==== Information supplied ====
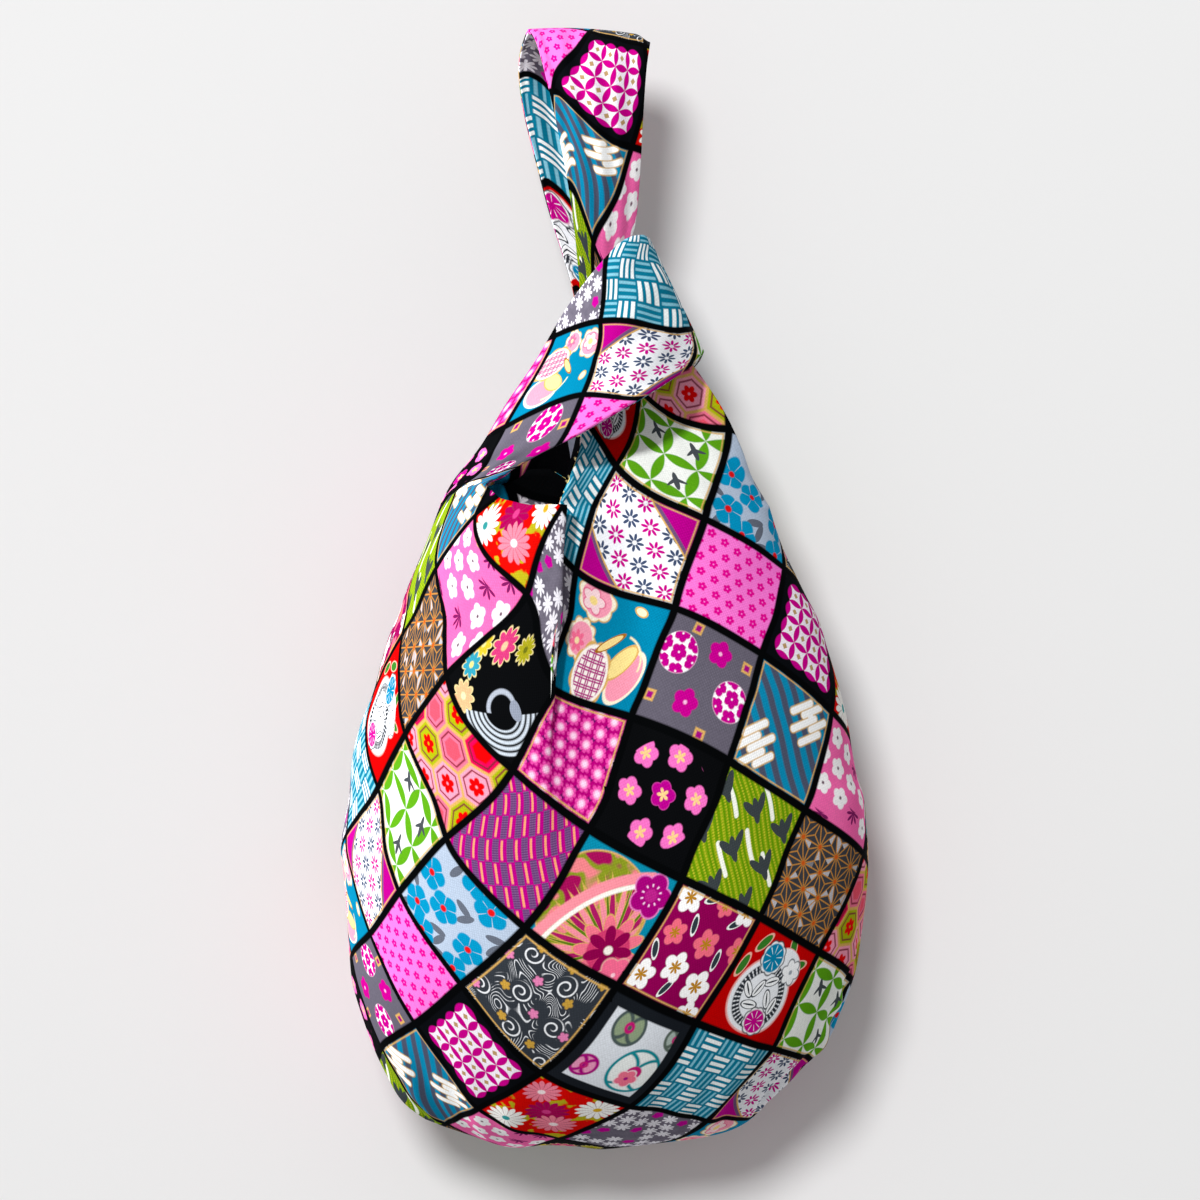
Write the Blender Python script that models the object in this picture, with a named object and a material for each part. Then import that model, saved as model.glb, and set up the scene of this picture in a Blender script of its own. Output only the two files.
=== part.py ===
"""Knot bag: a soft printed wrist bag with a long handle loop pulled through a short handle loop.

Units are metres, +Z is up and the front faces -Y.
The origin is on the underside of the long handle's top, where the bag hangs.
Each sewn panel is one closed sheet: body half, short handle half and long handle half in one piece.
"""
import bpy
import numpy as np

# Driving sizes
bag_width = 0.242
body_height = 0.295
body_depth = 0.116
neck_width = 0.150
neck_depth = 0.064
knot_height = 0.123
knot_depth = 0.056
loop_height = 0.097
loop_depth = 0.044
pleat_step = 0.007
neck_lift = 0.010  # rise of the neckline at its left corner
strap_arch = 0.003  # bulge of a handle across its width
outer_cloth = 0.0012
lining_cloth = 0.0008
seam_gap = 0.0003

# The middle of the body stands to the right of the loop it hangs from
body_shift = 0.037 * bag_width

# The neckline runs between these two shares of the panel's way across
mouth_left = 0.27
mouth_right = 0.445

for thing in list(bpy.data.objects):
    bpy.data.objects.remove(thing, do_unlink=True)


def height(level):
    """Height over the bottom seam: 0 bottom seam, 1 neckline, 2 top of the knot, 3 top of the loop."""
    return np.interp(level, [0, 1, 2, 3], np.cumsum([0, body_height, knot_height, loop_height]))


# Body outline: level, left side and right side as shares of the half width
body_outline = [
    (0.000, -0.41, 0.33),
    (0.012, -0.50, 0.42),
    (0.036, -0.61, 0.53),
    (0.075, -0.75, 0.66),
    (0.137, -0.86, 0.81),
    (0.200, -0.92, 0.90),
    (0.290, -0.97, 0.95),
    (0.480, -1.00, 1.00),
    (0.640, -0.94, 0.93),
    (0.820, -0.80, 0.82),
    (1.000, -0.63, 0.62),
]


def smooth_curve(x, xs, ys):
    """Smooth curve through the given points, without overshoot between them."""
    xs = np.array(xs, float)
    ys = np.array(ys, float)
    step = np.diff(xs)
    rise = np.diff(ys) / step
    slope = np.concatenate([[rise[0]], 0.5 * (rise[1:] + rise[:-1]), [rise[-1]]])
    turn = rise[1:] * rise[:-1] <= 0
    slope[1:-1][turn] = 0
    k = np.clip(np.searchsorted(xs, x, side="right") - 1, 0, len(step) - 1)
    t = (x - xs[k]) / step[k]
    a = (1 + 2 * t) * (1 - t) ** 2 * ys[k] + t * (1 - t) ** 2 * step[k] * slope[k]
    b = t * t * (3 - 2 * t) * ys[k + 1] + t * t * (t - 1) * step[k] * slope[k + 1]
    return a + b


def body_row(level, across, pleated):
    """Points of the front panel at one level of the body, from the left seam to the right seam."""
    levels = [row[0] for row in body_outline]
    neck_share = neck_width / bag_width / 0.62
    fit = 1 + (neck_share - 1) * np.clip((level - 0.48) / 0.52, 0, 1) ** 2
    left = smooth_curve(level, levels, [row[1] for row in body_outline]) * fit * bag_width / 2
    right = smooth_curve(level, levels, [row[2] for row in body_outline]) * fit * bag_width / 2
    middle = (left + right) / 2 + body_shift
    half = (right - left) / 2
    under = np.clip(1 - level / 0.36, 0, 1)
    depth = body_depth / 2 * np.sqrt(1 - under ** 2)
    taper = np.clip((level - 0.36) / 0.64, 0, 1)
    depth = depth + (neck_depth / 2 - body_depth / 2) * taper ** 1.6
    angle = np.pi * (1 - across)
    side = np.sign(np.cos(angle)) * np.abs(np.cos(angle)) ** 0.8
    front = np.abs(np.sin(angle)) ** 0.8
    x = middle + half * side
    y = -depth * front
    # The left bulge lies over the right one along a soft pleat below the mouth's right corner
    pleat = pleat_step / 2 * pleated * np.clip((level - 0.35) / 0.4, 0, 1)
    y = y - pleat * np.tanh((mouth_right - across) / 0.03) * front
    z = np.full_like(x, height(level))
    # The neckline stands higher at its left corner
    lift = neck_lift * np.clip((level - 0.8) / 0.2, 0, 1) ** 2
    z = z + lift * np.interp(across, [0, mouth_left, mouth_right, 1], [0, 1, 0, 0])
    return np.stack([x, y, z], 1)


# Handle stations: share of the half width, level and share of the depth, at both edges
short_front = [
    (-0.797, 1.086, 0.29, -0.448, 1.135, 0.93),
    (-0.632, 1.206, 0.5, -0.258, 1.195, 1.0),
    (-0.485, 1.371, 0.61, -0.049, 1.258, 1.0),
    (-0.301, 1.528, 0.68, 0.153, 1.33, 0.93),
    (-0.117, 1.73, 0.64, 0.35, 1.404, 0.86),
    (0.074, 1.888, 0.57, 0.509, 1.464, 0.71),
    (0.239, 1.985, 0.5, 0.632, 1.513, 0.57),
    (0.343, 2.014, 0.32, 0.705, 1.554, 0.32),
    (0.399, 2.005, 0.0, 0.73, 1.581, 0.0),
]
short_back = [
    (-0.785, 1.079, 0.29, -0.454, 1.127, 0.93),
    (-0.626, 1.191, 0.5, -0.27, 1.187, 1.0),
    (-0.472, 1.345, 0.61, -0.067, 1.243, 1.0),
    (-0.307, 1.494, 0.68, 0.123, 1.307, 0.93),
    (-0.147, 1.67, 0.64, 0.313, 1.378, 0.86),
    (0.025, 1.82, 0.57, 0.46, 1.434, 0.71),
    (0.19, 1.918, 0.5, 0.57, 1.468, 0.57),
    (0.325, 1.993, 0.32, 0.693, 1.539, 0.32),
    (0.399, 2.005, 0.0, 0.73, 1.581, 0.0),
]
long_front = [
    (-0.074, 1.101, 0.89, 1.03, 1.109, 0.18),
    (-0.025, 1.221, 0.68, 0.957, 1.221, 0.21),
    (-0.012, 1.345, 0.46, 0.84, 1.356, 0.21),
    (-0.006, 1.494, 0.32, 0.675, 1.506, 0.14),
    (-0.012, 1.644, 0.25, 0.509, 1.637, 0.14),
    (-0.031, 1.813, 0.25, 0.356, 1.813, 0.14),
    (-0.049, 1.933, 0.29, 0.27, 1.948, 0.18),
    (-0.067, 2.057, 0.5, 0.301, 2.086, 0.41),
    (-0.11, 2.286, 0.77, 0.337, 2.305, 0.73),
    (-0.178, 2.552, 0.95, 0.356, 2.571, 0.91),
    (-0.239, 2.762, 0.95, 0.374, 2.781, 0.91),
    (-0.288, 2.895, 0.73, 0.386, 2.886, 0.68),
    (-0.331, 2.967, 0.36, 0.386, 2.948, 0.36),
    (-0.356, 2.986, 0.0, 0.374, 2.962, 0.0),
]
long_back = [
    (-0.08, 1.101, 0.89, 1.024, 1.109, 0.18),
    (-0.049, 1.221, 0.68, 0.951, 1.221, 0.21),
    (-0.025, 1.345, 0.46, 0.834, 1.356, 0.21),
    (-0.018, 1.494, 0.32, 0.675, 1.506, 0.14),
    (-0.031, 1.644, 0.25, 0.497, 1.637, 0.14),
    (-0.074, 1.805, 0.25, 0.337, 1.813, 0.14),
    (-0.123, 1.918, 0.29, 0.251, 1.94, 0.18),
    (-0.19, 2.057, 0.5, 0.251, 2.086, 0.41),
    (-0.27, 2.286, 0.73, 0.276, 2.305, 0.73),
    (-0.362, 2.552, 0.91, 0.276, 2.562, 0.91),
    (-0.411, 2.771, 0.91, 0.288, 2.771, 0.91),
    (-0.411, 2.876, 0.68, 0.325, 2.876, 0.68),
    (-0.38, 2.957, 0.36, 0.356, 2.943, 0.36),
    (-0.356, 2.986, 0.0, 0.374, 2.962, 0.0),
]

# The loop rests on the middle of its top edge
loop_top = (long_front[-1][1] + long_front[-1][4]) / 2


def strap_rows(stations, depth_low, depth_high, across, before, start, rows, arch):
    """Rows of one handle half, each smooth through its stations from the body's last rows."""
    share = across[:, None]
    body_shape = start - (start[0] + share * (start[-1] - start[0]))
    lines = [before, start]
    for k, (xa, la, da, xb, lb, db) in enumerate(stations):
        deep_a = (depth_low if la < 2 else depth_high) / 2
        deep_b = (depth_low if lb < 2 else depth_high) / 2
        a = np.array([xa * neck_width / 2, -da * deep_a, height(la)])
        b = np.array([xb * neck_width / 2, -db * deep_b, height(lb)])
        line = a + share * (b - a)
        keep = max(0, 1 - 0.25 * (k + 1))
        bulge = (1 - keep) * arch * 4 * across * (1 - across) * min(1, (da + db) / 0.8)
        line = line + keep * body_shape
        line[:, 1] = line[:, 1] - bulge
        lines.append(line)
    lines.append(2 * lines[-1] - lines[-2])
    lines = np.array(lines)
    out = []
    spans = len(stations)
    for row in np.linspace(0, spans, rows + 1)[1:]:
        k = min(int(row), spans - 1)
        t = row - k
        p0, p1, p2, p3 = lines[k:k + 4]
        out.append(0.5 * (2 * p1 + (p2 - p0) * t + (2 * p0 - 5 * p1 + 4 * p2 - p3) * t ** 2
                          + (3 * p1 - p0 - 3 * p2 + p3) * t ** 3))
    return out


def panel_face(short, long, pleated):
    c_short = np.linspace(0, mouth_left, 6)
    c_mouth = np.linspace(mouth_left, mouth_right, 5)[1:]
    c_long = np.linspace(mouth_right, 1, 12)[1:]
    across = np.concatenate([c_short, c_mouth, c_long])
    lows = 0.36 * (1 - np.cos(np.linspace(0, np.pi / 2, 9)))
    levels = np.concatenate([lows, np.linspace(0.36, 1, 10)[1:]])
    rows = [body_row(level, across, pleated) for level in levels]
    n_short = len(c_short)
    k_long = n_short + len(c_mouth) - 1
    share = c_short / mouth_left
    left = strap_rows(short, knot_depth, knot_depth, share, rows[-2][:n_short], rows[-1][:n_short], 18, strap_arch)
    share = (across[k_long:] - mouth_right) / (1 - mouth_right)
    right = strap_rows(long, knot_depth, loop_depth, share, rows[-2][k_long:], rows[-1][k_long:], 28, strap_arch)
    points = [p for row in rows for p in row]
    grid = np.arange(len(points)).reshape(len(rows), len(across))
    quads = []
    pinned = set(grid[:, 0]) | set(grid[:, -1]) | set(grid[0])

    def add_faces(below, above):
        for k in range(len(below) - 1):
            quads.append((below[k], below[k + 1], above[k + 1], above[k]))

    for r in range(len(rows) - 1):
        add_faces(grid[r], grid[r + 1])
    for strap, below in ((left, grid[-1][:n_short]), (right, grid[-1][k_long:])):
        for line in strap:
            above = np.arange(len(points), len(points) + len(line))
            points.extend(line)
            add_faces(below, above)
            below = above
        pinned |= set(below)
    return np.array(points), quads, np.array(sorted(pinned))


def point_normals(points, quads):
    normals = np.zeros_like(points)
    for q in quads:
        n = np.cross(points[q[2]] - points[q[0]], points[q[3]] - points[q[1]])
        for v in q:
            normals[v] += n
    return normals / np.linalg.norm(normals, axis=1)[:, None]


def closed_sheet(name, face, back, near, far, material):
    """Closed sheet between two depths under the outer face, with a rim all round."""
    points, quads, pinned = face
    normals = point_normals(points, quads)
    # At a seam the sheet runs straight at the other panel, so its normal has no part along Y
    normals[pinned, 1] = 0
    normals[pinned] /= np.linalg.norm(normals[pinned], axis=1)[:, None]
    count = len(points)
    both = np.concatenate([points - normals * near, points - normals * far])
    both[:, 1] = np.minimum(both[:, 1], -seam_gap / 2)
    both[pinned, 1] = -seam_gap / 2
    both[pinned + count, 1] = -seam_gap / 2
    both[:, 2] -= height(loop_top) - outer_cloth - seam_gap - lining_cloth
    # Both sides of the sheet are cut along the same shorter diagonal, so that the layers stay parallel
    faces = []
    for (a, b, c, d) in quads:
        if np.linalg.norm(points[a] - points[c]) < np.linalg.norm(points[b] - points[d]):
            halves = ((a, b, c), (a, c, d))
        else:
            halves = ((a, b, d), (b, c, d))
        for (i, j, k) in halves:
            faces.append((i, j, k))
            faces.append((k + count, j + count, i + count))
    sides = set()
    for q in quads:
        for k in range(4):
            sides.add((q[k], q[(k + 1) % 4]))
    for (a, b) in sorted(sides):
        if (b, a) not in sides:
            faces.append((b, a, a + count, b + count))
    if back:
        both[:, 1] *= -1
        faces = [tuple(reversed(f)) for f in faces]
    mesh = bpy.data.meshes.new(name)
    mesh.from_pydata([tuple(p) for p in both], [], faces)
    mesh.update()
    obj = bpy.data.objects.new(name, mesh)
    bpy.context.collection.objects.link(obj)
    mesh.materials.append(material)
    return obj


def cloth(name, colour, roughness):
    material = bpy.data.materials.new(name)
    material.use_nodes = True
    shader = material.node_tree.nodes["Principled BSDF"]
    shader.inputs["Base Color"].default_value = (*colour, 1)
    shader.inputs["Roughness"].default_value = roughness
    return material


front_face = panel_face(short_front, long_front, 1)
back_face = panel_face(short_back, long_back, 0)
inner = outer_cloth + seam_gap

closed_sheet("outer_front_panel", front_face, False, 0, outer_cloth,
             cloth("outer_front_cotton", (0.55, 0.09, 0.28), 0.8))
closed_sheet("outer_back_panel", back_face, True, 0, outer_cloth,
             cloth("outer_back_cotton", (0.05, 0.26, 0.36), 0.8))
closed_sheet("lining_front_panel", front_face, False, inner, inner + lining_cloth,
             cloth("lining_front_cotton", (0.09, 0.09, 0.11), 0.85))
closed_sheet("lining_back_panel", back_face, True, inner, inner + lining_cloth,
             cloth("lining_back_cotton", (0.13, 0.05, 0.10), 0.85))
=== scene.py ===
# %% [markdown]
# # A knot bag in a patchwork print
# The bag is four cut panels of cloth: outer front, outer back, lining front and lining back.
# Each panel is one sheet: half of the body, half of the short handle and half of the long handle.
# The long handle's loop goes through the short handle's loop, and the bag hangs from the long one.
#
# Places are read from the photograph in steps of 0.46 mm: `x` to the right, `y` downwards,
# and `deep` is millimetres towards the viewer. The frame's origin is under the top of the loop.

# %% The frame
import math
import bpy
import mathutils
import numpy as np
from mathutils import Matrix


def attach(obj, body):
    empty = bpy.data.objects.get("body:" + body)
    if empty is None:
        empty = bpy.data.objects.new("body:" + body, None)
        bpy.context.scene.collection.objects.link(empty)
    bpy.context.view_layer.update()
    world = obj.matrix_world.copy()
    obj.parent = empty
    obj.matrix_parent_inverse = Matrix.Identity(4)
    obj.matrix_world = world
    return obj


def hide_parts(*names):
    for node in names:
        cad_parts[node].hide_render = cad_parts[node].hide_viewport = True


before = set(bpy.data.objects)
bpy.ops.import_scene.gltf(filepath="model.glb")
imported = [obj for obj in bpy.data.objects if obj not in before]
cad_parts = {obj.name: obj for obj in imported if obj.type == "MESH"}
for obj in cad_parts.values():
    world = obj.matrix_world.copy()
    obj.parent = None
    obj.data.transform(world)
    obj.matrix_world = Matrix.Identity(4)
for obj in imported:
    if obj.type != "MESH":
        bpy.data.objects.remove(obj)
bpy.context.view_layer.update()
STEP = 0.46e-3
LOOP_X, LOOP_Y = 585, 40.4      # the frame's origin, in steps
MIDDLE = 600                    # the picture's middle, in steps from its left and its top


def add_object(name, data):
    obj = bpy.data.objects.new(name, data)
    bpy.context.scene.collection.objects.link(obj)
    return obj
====
What you will do: Reproduce verbatim only this range: the first line of the material through the line that contains "short handle loop.", inclusive.

Result:
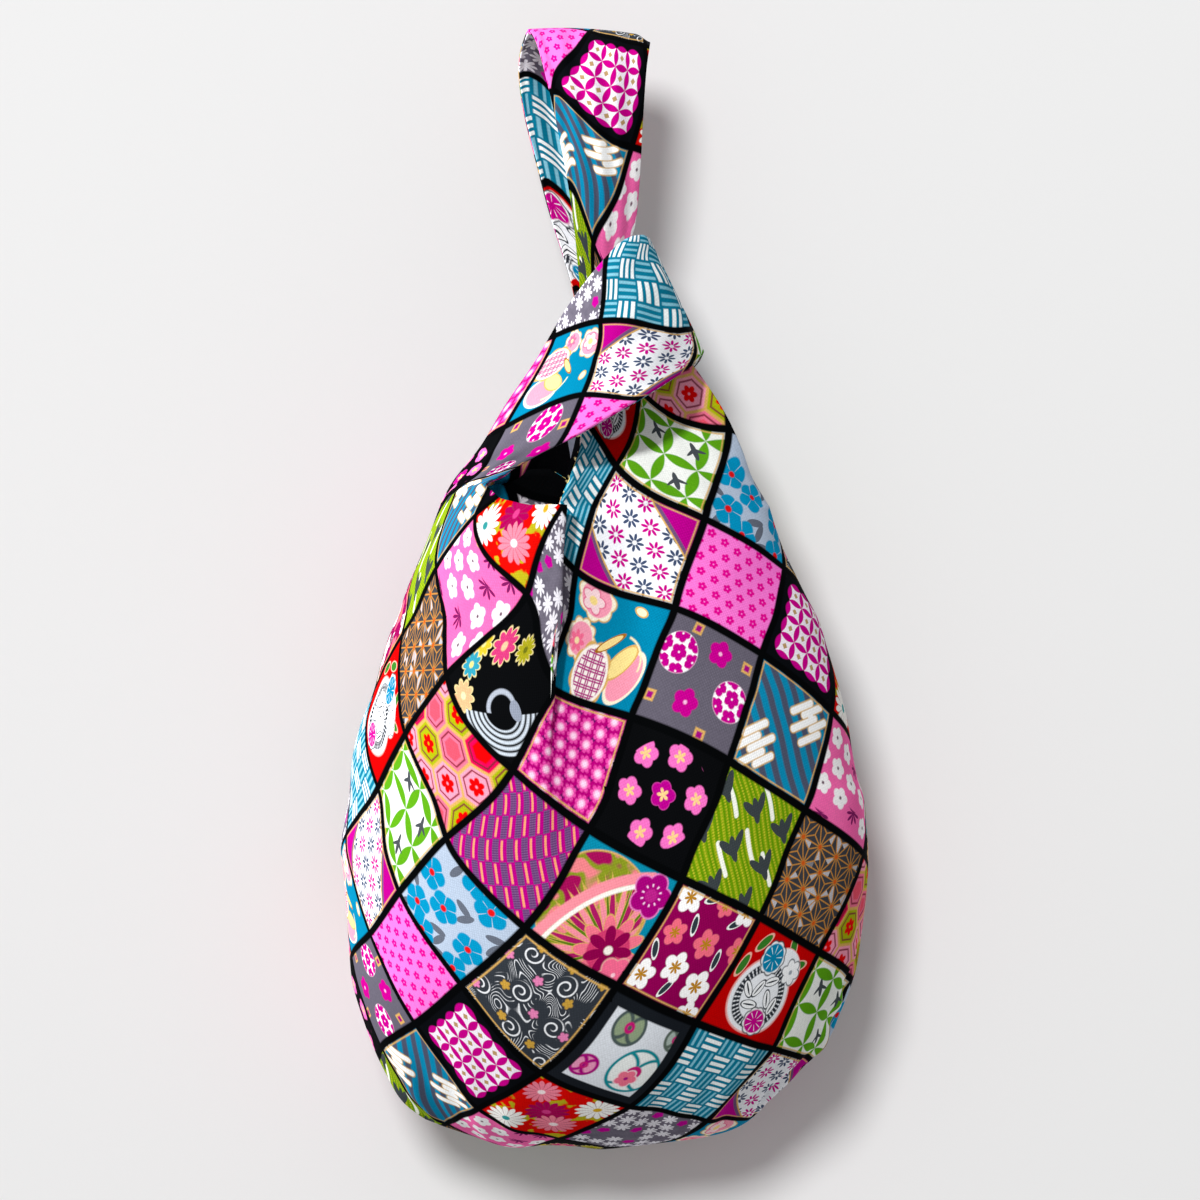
Write the Blender Python script that models the object in this picture, with a named object and a material for each part. Then import that model, saved as model.glb, and set up the scene of this picture in a Blender script of its own. Output only the two files.
=== part.py ===
"""Knot bag: a soft printed wrist bag with a long handle loop pulled through a short handle loop.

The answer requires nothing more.